Tuesday, September 4, 2007

Genre and Reading an Argument

The political cartoon is from the Copley News Service which means it is of the Public Affairs or niche Magazine articles genre. The argument it is stating is that the people who are against GE food are so crazy that they wouldn’t even feed it to a starving person. The fact that it is in a magazine that is just for free lance writers and people to discuss and give views on current events helps the argument, because it means that people with all views will be reading the magazine. The people who agree with the cartoon will let it strengthen their belief, while the people against it, will let it add more fuel to their fire and show that people are ignorant about the issue.
The picture on page 24, is from the Vegetarian Times.
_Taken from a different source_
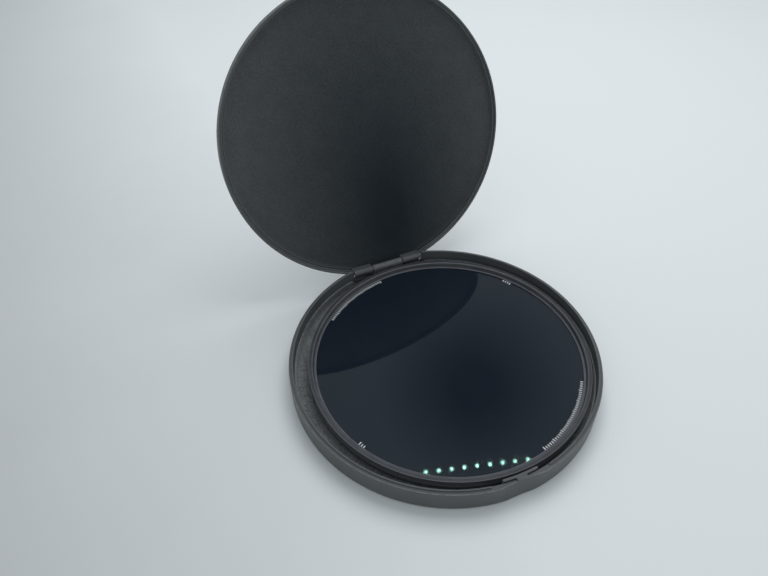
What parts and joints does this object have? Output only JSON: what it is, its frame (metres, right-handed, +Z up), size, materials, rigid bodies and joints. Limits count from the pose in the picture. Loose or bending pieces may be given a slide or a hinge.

This is a public affairs advocacy advertisement, because it is in a specialized magazine. Its genre helps its argument because the people who will be seeing it already think in the terms that it is using. They are more likely to be persuaded by the picture ad, or they are more likely to already agree with it and let it increase their level of belief.

1 comment:

Tinyfirefly52 said...

I think your explainations are correct. However, I think that the Political cartoon would just make GE food supporters angry rather than start debate. WHile it could stimulate more agruements in the moderate division of readers, the hard-core GE people would probably just take offense and strike back with other cartoons. I also don't know if you felt the same but I thought it is interesting that the cartoon can provide as much emotional impact as possible, but doesn't have any real hard facts. Personally i think that's ok, as I see the cartoon as the more effective piece.